Quote the entries below from the line with "bracket_screws();" through the line with "obj.data.transform(world)", both ends included, and only those lines.
***** Raw data
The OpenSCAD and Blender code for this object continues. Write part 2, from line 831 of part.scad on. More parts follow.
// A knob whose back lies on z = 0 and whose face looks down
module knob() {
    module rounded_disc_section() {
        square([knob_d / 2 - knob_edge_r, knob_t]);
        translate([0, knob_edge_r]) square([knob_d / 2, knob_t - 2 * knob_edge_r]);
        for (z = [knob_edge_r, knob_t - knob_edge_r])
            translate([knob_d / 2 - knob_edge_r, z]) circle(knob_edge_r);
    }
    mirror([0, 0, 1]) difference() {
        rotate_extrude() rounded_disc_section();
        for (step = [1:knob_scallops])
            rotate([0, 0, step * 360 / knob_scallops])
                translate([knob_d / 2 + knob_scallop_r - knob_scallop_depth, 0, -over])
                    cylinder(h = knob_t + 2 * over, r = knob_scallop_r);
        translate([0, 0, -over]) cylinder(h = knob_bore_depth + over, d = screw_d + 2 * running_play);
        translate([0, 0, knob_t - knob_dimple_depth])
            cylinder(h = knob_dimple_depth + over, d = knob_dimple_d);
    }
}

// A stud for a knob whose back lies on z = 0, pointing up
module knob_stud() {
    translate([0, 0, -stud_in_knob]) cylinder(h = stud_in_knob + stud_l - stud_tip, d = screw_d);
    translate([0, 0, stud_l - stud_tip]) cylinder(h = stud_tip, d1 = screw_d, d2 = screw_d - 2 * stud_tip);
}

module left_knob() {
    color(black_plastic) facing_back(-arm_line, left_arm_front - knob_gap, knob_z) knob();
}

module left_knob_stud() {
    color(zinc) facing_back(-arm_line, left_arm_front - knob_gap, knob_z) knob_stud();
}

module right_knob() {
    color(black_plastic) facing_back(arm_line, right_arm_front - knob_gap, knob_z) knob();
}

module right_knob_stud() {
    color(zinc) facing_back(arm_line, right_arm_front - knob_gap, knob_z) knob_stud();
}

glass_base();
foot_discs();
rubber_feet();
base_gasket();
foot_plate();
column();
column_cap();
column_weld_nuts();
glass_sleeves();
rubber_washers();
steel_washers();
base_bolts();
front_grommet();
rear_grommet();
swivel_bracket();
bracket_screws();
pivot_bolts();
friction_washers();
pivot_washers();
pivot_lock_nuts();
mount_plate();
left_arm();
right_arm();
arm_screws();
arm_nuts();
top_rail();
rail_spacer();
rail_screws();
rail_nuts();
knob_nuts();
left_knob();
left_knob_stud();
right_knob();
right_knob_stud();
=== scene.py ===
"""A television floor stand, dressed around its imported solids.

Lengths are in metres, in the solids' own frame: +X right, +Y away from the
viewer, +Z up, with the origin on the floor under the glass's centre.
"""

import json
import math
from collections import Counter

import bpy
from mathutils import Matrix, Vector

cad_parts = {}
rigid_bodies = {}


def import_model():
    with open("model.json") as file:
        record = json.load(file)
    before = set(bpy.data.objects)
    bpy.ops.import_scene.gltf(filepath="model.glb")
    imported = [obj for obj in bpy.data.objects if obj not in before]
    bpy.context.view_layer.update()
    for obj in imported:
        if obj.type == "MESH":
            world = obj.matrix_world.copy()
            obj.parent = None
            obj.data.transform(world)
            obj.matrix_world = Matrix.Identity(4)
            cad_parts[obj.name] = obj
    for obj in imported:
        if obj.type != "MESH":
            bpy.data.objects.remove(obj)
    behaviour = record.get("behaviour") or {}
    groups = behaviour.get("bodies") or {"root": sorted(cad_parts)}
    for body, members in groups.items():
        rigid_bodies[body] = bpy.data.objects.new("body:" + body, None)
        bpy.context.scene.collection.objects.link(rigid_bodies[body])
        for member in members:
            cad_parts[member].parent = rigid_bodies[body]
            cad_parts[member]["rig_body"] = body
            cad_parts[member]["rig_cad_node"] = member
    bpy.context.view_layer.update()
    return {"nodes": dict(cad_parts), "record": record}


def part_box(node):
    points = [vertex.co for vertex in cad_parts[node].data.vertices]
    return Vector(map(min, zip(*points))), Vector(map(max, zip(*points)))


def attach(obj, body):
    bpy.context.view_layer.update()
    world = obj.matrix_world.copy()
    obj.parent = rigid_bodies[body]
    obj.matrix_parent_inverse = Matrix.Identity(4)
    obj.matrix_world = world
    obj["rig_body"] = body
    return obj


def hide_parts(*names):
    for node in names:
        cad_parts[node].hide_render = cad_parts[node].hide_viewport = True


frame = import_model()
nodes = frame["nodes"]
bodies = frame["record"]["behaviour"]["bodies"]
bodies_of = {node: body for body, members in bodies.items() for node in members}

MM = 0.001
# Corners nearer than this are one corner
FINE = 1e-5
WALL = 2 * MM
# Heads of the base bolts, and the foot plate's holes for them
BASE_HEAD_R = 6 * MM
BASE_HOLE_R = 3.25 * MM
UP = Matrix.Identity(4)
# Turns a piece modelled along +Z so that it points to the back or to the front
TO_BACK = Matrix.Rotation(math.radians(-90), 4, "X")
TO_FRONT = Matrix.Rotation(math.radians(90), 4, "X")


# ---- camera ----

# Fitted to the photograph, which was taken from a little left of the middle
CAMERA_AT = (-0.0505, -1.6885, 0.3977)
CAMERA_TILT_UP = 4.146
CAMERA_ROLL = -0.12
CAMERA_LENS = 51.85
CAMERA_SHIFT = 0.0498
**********
***** Raw data
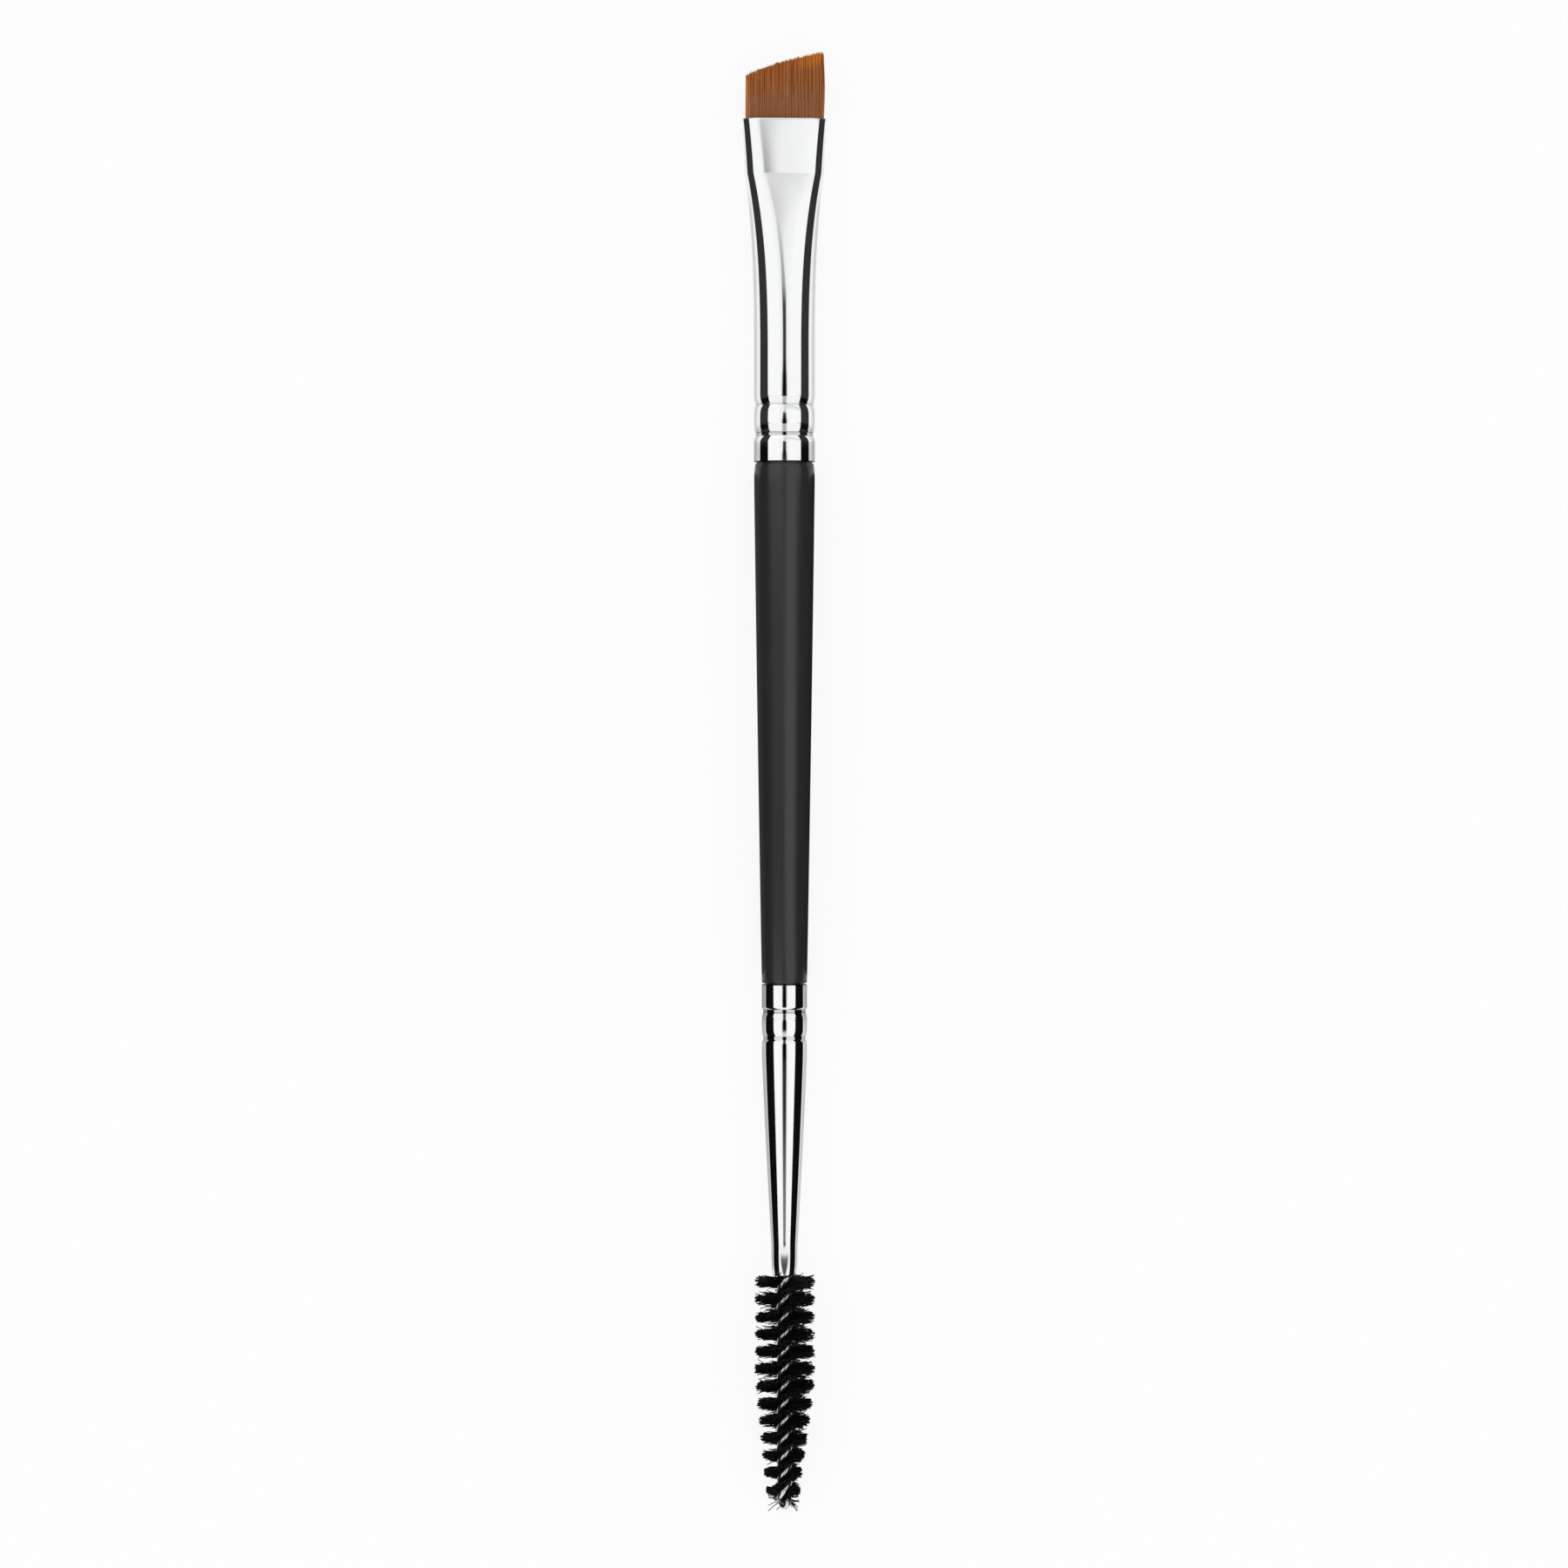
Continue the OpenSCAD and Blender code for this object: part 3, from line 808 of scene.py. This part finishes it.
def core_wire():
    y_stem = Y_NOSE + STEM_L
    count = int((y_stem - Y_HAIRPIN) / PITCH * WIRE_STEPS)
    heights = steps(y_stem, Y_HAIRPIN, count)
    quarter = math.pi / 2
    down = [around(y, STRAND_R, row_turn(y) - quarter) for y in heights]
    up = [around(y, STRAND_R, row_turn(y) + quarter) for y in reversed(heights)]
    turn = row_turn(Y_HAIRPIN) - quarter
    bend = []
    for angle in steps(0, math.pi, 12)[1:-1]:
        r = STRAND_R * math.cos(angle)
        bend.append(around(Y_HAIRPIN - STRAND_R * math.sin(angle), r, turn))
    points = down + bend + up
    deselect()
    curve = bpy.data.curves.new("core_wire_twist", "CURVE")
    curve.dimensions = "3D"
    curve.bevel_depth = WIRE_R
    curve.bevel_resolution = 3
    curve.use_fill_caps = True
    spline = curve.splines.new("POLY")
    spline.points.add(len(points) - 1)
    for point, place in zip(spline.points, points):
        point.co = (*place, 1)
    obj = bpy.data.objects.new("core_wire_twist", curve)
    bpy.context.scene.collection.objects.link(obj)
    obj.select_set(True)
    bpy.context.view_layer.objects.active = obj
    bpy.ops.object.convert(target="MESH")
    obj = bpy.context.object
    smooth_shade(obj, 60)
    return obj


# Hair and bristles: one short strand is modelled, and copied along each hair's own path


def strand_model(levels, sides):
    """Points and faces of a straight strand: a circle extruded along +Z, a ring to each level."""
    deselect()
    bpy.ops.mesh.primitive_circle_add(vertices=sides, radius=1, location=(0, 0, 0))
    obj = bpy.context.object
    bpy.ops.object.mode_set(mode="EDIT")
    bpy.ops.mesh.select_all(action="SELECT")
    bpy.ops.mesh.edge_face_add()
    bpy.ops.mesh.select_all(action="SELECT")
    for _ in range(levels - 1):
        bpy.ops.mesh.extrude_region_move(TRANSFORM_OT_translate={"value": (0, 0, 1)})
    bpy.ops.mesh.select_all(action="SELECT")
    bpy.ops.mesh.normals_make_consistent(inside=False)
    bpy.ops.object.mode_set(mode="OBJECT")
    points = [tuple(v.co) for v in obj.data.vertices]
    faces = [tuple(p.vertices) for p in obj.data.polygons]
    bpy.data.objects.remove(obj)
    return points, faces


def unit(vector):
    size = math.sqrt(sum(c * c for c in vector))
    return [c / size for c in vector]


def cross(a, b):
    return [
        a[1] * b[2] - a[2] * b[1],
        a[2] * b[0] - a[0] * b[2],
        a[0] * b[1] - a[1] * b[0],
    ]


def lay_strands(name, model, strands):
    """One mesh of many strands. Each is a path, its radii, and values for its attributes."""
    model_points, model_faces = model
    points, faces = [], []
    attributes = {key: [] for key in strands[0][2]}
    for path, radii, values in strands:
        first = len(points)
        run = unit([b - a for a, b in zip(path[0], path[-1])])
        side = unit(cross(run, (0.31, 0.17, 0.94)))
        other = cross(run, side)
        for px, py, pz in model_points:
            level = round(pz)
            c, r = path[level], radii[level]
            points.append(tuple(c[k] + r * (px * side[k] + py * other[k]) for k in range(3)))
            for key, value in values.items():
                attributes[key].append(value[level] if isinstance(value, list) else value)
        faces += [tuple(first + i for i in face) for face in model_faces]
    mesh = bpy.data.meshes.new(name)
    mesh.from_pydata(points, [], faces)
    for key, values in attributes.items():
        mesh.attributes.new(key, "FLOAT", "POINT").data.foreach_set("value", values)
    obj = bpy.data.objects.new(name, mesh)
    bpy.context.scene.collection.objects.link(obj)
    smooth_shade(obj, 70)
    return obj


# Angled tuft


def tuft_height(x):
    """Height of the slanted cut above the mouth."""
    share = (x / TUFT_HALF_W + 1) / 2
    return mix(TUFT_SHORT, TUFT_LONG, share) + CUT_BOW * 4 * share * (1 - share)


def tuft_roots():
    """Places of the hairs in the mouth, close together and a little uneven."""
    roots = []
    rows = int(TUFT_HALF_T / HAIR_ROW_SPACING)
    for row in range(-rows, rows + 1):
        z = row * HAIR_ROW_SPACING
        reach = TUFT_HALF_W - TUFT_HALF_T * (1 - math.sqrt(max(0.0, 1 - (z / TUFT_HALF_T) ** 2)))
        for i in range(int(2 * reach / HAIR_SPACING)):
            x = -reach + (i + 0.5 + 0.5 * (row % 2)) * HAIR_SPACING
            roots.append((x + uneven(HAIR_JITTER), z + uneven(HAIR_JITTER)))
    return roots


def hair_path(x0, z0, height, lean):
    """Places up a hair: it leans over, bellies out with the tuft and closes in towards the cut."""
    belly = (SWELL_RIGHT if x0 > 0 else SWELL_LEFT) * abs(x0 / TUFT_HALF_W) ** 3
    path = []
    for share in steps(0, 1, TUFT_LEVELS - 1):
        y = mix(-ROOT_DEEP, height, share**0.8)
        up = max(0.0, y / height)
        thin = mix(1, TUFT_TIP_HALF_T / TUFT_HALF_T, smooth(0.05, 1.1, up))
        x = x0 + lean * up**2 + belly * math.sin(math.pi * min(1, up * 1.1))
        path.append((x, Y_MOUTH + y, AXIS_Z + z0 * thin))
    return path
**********
■ **Reply**:
bracket_screws();
pivot_bolts();
friction_washers();
pivot_washers();
pivot_lock_nuts();
mount_plate();
left_arm();
right_arm();
arm_screws();
arm_nuts();
top_rail();
rail_spacer();
rail_screws();
rail_nuts();
knob_nuts();
left_knob();
left_knob_stud();
right_knob();
right_knob_stud();
=== scene.py ===
"""A television floor stand, dressed around its imported solids.

Lengths are in metres, in the solids' own frame: +X right, +Y away from the
viewer, +Z up, with the origin on the floor under the glass's centre.
"""

import json
import math
from collections import Counter

import bpy
from mathutils import Matrix, Vector

cad_parts = {}
rigid_bodies = {}


def import_model():
    with open("model.json") as file:
        record = json.load(file)
    before = set(bpy.data.objects)
    bpy.ops.import_scene.gltf(filepath="model.glb")
    imported = [obj for obj in bpy.data.objects if obj not in before]
    bpy.context.view_layer.update()
    for obj in imported:
        if obj.type == "MESH":
            world = obj.matrix_world.copy()
            obj.parent = None
            obj.data.transform(world)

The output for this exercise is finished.